### Given data ###
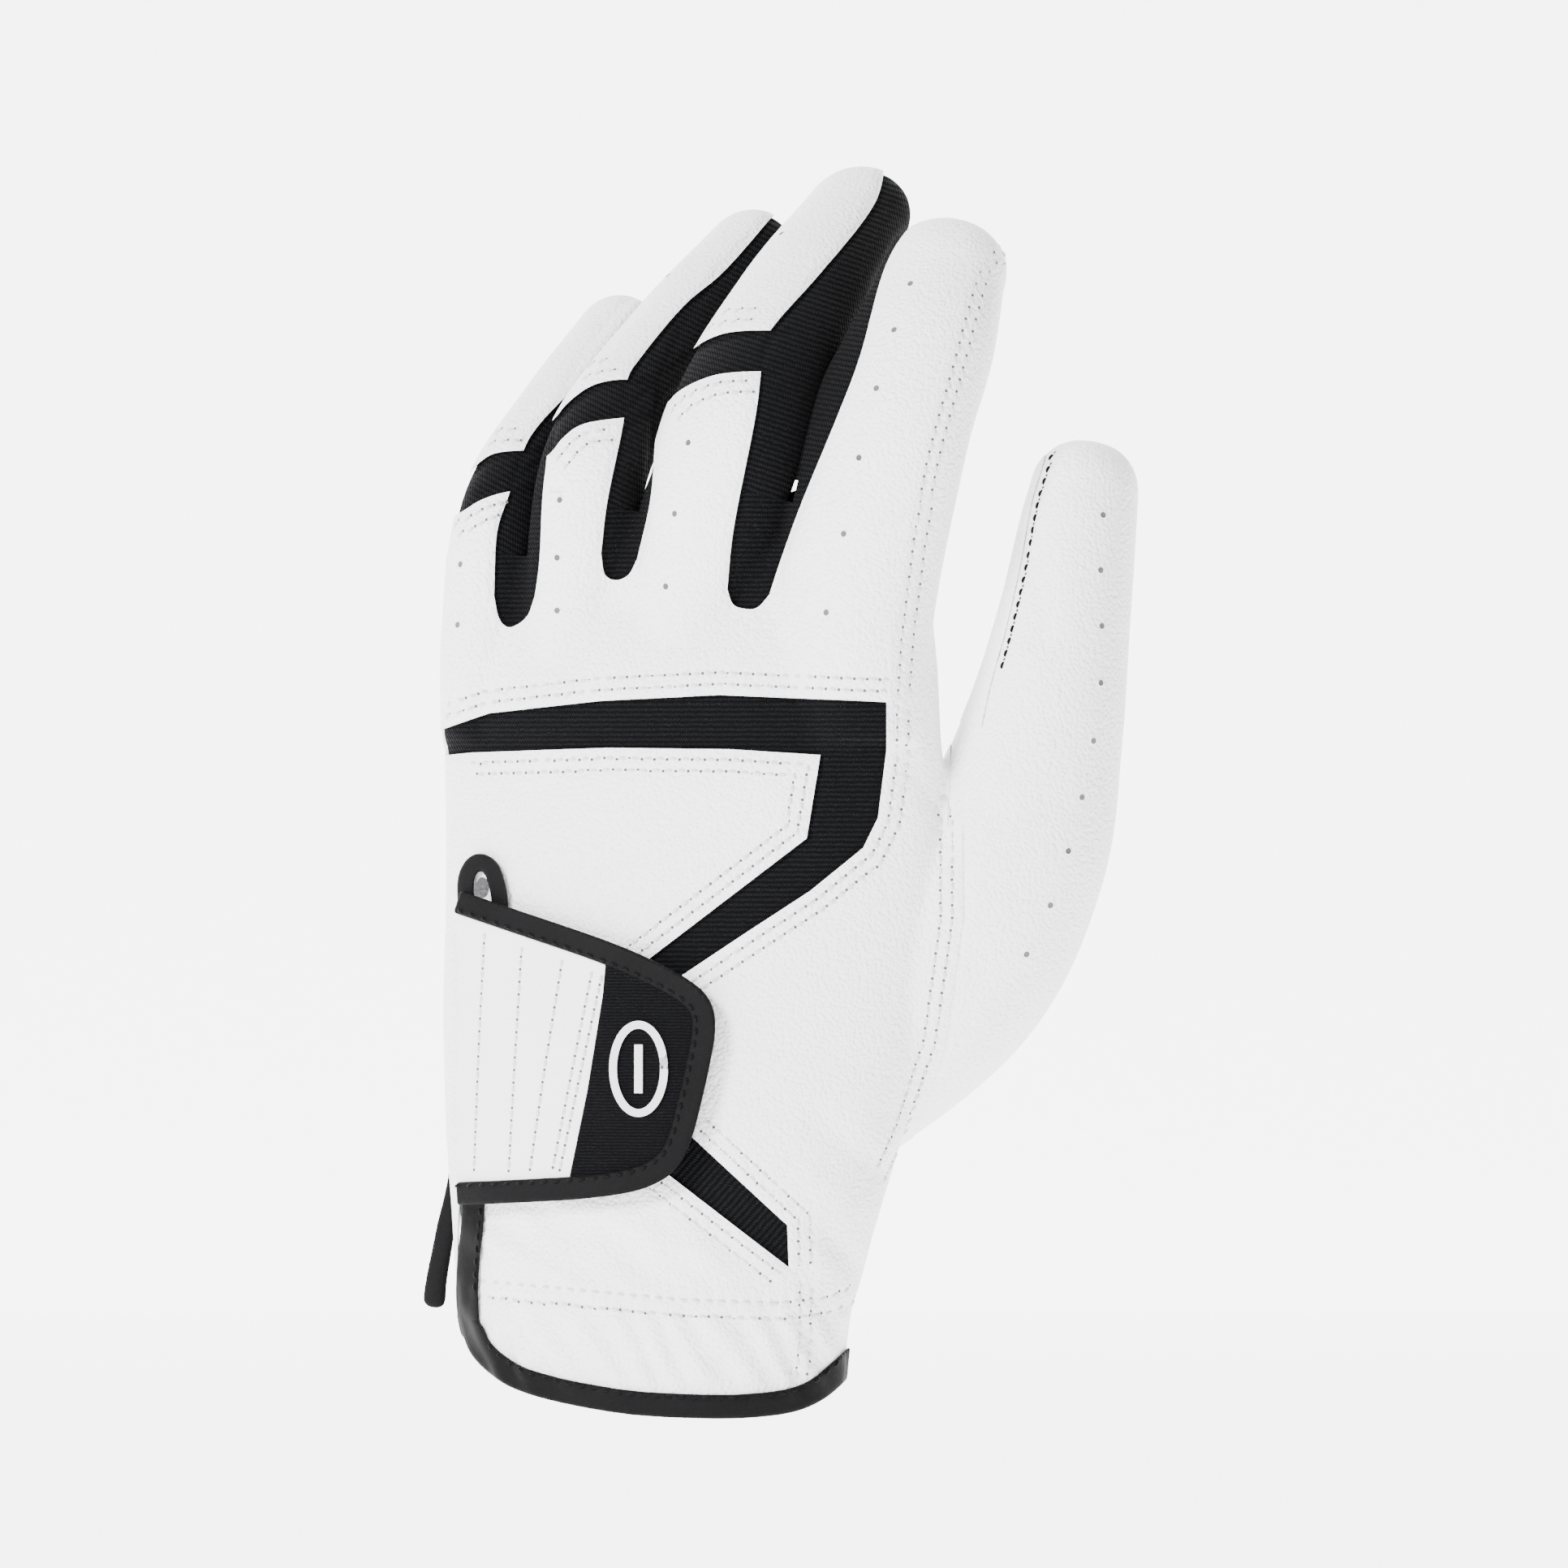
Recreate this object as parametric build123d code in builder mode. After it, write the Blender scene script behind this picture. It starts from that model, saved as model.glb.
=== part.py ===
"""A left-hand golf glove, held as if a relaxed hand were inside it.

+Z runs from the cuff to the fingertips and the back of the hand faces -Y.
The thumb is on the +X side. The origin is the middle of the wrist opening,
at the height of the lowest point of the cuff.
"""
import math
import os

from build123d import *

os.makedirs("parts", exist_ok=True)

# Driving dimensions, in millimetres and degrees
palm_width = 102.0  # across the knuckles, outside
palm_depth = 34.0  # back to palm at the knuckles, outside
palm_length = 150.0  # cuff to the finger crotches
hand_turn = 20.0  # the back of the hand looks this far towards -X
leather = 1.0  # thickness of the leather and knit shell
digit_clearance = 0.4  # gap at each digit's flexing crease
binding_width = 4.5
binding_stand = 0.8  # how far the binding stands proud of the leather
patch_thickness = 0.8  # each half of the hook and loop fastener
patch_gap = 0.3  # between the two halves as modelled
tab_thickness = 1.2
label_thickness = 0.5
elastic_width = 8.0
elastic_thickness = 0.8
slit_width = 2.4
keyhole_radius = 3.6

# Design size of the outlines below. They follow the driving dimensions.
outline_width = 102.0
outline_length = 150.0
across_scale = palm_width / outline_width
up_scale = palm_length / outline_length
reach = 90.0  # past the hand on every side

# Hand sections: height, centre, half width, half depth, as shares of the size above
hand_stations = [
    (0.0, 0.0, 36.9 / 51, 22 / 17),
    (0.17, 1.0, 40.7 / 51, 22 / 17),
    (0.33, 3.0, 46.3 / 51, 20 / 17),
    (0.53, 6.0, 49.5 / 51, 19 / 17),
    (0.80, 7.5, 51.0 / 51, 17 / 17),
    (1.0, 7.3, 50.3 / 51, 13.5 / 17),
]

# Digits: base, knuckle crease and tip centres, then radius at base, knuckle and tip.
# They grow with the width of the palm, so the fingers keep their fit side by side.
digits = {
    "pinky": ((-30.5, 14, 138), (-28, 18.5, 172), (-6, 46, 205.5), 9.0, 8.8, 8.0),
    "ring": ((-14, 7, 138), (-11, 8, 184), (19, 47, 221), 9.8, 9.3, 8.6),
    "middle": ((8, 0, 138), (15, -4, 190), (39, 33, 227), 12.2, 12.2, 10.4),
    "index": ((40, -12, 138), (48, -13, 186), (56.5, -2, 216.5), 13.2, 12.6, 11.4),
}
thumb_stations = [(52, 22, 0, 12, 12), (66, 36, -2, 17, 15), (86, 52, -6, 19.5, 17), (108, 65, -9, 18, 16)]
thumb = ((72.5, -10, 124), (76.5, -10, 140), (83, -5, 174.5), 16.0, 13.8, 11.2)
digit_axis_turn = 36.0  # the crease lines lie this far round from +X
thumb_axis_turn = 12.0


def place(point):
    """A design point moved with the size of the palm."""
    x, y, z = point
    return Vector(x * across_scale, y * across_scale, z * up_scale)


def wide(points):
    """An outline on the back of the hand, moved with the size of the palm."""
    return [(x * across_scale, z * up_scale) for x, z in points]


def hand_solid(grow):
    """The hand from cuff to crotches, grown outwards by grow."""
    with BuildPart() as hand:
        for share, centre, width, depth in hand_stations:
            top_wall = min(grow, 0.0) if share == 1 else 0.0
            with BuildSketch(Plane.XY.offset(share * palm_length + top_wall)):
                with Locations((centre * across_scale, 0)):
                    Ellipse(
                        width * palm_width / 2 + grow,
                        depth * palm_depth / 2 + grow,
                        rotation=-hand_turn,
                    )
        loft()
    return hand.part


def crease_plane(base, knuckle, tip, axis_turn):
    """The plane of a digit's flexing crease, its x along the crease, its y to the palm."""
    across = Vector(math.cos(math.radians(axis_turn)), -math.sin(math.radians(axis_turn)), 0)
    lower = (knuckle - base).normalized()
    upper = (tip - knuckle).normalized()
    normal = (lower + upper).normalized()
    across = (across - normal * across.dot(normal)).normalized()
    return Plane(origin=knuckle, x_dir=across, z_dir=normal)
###
### Given data ###
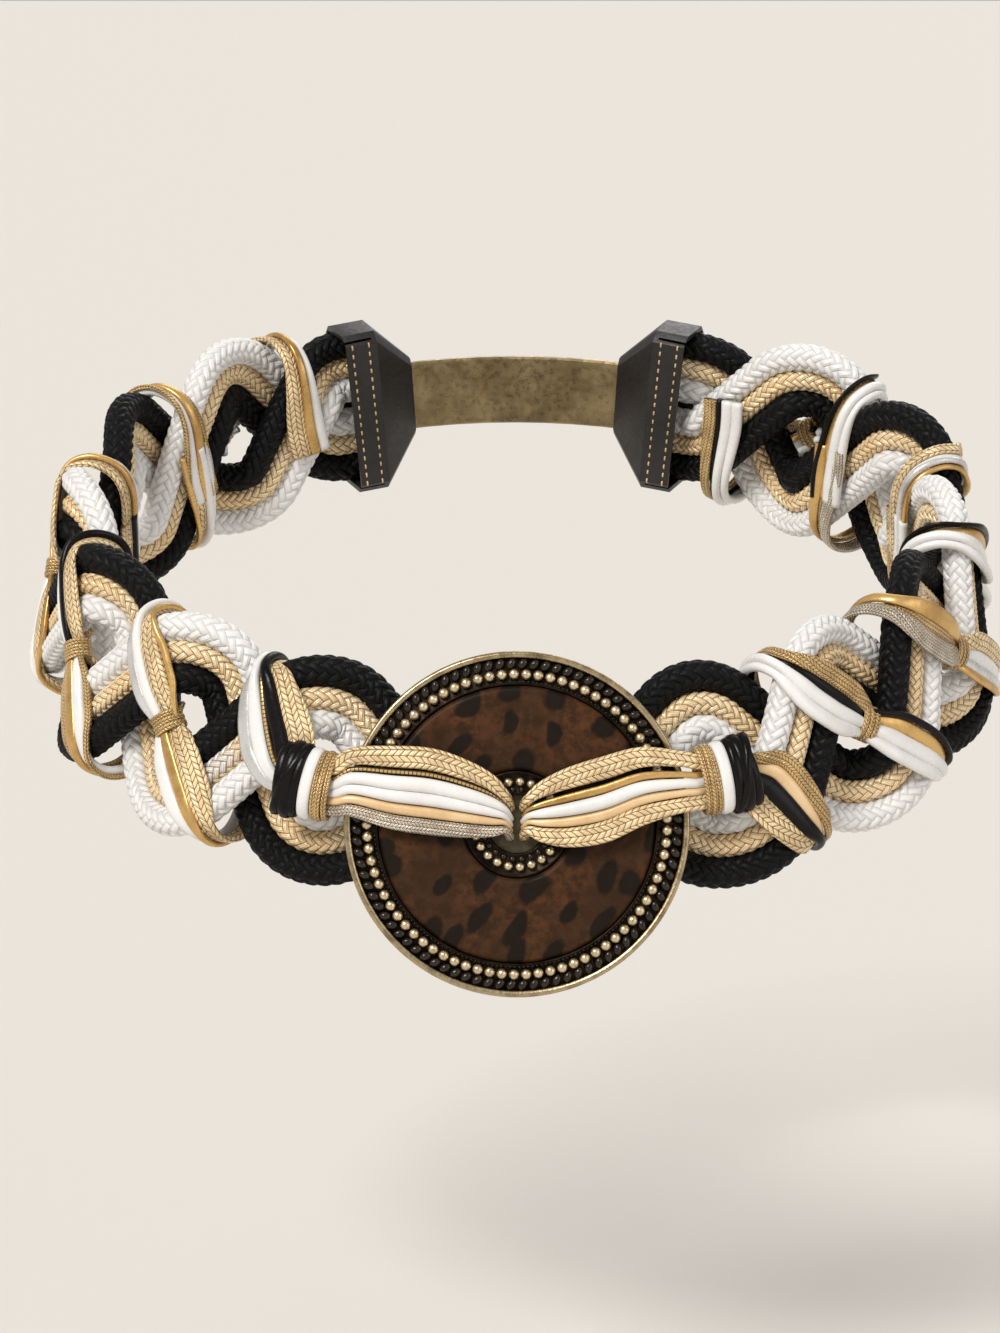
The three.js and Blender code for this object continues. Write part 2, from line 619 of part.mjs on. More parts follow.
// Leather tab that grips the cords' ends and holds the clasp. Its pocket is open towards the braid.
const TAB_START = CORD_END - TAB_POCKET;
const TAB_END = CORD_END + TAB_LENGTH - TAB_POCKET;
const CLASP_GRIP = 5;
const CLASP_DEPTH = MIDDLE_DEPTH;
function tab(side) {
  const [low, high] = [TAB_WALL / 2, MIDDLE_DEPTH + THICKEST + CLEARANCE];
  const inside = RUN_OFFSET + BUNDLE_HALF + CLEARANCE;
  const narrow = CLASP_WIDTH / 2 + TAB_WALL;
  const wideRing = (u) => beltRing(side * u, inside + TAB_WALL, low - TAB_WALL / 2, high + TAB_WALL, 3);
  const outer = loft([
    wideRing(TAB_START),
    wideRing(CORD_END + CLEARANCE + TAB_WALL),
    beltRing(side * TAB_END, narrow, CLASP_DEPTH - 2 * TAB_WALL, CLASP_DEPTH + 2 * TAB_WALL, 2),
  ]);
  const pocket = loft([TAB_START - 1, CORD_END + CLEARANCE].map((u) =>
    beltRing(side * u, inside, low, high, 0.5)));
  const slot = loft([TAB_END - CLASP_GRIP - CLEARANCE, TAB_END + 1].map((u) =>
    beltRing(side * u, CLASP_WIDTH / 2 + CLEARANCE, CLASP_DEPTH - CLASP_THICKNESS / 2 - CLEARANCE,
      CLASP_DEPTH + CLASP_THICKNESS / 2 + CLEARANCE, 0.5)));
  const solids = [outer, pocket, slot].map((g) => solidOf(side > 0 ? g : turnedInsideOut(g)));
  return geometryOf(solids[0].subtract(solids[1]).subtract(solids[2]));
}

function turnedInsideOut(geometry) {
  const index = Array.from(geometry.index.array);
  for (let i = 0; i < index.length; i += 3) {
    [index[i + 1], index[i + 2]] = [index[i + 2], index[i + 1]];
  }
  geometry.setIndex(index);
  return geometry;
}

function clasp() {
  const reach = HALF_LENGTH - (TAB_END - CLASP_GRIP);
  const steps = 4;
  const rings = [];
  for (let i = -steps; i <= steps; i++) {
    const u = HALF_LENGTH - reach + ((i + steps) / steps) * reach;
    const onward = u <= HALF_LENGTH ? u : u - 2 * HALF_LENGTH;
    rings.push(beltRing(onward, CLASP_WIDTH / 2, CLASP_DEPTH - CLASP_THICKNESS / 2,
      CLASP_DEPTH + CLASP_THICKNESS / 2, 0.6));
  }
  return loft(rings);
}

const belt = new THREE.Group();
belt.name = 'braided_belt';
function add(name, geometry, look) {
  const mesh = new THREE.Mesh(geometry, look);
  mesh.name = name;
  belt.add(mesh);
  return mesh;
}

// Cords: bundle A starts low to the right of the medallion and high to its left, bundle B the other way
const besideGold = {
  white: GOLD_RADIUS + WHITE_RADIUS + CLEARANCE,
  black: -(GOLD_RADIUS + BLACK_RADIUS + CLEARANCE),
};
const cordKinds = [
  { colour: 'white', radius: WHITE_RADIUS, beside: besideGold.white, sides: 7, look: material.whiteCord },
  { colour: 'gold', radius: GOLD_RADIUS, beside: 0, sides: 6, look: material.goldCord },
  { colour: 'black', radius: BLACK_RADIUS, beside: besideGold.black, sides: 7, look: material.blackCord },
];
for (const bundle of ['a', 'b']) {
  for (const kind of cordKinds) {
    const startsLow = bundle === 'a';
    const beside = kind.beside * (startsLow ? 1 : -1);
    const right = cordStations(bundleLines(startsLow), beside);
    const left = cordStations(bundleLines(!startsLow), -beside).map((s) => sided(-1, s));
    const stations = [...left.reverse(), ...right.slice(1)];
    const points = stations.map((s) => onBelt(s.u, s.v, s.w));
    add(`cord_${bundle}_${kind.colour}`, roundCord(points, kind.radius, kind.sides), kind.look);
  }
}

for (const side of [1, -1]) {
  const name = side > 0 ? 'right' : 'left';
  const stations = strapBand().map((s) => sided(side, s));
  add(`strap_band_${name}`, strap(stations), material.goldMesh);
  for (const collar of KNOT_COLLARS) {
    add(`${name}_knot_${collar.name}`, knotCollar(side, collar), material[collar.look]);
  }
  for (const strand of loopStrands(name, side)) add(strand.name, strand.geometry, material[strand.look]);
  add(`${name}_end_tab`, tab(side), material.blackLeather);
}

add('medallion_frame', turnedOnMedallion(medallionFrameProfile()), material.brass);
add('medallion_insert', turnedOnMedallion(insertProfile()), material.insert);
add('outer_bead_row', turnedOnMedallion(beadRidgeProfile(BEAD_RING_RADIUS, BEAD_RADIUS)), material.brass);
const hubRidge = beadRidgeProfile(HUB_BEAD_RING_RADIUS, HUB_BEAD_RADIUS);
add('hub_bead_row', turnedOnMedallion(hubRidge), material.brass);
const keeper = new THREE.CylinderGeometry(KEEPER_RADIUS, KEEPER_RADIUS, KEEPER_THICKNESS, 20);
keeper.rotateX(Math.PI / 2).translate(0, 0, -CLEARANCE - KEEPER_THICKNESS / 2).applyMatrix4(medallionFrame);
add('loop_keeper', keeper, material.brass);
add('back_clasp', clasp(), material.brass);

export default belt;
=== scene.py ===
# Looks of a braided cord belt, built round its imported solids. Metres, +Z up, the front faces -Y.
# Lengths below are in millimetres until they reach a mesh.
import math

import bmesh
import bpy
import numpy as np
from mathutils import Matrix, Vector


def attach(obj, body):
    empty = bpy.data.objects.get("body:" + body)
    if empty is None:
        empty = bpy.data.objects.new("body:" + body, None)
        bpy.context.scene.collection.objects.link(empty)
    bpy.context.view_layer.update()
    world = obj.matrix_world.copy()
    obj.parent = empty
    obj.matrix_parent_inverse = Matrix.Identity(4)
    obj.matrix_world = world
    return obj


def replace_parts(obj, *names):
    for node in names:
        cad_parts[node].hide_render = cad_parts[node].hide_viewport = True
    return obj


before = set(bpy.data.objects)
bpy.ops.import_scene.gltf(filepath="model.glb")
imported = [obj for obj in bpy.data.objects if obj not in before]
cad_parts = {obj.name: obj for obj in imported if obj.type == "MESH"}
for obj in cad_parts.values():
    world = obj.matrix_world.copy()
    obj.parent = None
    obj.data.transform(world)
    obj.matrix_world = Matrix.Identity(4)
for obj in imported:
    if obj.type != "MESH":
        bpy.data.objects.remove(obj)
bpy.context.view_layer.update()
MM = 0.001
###
§ **What needs to be done**
Print exactly the lines from the line with "Recreate this object" to the line with "were inside it.", both included, and nothing else.

§ **Reply**
Recreate this object as parametric build123d code in builder mode. After it, write the Blender scene script behind this picture. It starts from that model, saved as model.glb.
=== part.py ===
"""A left-hand golf glove, held as if a relaxed hand were inside it.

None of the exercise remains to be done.